MotionWeaver: Holistic 4D-Anchored Framework for Multi-Humanoid Image Animation
Xirui Hu, Yanbo Ding, Jiahao Wang, Tingting Shi, Yali Wang, Guo Zhi Zhi, Weizhan Zhang
TL;DR
MotionWeaver tackles the challenge of multi-humanoid image animation by introducing a holistic 4D-anchored framework that decouples motion from morphology and fuses it with video latents in a shared 4D space. The Unified-Choreography Core extracts identity-agnostic motion tokens and binds them to character appearances, while the Hyper-Scene Integrator leverages depth-aware attention and Dynamic C-RoPE to model spatiotemporal relationships across multiple characters. Hierarchical-4D Supervision provides 4D-aware guidance at different diffusion timesteps, enhancing occlusion handling and motion fidelity. The approach is validated on the MultiHuman46 dataset and the DualDynamics benchmark, achieving state-of-the-art results and strong generalization to diverse humanoid forms and complex interactions, with broad implications for animation, virtual production, and synthetic data generation.
Abstract
Character image animation, which synthesizes videos of reference characters driven by pose sequences, has advanced rapidly but remains largely limited to single-human settings. Existing methods struggle to generalize to multi-humanoid scenarios, which involve diverse humanoid forms, complex interactions, and frequent occlusions. We address this gap with two key innovations. First, we introduce unified motion representations that extract identity-agnostic motions and explicitly bind them to corresponding characters, enabling generalization across diverse humanoid forms and seamless extension to multi-humanoid scenarios. Second, we propose a holistic 4D-anchored paradigm that constructs a shared 4D space to fuse motion representations with video latents, and further reinforces this process with hierarchical 4D-level supervision to better handle interactions and occlusions. We instantiate these ideas in MotionWeaver, an end-to-end framework for multi-humanoid image animation.

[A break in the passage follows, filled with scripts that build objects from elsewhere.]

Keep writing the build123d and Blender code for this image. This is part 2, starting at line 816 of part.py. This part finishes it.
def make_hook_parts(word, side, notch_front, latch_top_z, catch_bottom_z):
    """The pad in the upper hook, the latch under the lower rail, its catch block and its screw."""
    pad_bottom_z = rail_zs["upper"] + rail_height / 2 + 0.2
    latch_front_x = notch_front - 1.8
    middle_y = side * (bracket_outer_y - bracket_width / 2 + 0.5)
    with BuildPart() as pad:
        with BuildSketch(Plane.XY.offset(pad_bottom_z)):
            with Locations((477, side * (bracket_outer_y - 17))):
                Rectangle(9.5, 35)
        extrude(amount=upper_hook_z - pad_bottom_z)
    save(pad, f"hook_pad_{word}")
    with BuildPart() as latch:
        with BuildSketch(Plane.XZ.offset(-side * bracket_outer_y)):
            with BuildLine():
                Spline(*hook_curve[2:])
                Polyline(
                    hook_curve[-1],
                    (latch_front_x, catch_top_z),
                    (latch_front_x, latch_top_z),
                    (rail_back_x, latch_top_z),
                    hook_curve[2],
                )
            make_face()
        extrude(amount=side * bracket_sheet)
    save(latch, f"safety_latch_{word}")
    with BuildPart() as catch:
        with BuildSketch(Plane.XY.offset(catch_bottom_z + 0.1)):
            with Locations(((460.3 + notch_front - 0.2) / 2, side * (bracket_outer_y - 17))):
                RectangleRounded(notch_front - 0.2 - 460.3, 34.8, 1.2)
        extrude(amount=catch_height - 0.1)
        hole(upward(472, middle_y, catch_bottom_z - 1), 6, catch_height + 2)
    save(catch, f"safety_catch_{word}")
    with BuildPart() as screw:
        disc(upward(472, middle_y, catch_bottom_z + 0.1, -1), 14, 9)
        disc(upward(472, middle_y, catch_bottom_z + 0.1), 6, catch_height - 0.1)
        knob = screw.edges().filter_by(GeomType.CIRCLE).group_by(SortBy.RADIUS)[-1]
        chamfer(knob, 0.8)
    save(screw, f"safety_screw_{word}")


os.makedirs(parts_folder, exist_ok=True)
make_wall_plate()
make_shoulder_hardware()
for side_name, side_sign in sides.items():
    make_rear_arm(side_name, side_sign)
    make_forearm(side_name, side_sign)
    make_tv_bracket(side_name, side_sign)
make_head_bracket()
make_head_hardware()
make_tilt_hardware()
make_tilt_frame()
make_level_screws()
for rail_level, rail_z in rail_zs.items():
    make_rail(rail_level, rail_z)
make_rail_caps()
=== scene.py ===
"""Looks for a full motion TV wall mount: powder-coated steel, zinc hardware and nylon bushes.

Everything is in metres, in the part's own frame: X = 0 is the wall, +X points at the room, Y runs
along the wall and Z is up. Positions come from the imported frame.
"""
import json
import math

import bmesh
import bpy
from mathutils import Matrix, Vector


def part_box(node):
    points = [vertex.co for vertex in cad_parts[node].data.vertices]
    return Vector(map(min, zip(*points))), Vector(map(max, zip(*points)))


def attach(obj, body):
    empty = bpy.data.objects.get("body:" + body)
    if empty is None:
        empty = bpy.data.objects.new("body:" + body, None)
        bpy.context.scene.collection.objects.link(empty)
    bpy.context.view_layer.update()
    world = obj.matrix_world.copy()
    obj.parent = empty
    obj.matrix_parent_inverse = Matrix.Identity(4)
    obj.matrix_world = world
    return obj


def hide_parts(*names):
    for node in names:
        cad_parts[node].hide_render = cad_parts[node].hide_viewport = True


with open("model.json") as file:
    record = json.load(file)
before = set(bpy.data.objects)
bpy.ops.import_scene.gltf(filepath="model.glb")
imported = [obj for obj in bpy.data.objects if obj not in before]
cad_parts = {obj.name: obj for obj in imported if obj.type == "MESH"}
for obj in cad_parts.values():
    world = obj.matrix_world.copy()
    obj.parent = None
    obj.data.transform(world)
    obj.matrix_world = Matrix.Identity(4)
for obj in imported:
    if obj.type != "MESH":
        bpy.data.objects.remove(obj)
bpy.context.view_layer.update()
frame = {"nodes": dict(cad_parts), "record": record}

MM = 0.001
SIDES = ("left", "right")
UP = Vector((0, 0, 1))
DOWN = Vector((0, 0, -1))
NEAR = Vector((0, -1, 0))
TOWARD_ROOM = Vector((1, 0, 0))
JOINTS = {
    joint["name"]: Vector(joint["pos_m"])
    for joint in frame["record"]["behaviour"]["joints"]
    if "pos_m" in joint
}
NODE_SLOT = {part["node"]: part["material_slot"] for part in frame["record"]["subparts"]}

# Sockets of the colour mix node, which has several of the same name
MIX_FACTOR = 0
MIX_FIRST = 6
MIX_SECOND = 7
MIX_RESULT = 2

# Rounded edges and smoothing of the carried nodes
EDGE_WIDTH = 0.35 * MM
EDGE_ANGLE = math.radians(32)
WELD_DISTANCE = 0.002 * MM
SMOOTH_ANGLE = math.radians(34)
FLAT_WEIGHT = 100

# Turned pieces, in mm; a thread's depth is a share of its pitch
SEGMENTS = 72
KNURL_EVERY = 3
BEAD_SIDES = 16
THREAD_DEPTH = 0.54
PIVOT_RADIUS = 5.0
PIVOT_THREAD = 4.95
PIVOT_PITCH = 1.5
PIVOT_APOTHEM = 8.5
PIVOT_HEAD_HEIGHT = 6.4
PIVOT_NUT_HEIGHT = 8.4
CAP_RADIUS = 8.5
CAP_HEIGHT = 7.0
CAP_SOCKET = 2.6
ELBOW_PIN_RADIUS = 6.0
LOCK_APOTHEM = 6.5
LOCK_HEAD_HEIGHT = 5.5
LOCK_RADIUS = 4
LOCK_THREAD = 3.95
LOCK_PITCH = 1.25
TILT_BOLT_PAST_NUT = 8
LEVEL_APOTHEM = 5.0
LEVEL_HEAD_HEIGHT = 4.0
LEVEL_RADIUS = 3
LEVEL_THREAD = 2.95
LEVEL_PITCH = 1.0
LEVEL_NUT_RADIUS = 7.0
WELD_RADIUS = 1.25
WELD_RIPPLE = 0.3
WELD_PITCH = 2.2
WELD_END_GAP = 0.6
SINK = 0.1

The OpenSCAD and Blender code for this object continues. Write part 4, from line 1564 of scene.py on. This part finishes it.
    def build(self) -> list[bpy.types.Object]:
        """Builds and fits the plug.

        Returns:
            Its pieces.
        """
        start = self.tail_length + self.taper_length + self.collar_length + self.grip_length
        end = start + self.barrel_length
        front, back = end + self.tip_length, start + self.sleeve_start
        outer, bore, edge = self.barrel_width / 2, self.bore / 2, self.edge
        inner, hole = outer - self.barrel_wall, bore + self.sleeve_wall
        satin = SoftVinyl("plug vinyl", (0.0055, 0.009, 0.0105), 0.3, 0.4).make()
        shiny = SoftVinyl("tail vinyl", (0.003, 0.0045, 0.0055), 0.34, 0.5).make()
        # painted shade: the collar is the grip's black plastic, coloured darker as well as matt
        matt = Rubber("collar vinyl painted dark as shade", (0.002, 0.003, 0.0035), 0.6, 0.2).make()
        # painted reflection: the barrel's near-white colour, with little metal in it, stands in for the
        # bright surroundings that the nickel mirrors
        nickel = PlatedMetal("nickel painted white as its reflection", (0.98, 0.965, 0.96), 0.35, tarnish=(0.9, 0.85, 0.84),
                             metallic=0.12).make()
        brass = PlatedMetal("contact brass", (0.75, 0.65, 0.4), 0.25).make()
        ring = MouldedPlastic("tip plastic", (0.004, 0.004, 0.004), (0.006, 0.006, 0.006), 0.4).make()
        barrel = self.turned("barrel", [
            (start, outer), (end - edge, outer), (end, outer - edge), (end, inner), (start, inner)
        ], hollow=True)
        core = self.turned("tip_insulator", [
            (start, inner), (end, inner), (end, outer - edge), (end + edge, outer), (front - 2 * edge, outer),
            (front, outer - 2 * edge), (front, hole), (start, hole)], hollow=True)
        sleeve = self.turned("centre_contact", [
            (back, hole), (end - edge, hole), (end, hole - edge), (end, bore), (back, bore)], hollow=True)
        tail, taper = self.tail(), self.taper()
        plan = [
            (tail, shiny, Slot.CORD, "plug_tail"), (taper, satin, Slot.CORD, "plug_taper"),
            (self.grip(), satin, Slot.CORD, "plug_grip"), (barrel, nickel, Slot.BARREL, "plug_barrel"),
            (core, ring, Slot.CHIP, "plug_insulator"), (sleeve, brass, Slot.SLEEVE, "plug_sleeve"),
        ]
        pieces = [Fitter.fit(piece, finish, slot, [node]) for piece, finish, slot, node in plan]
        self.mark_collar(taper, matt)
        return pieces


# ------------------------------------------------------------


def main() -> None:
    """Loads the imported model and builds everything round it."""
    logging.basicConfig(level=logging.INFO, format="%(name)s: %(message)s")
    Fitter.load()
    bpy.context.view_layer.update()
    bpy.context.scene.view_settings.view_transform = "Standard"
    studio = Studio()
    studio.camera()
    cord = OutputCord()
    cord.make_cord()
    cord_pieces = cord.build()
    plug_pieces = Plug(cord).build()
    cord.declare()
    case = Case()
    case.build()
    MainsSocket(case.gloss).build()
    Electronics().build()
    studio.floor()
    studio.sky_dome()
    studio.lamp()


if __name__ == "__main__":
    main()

To support this setting, we curate a 46-hour dataset of multi-human videos with rich interactions, and construct a 300-video benchmark featuring paired humanoid characters. Quantitative and qualitative experiments demonstrate that MotionWeaver not only achieves state-of-the-art results on our benchmark but also generalizes effectively across diverse humanoid forms, complex interactions, and challenging multi-humanoid scenarios.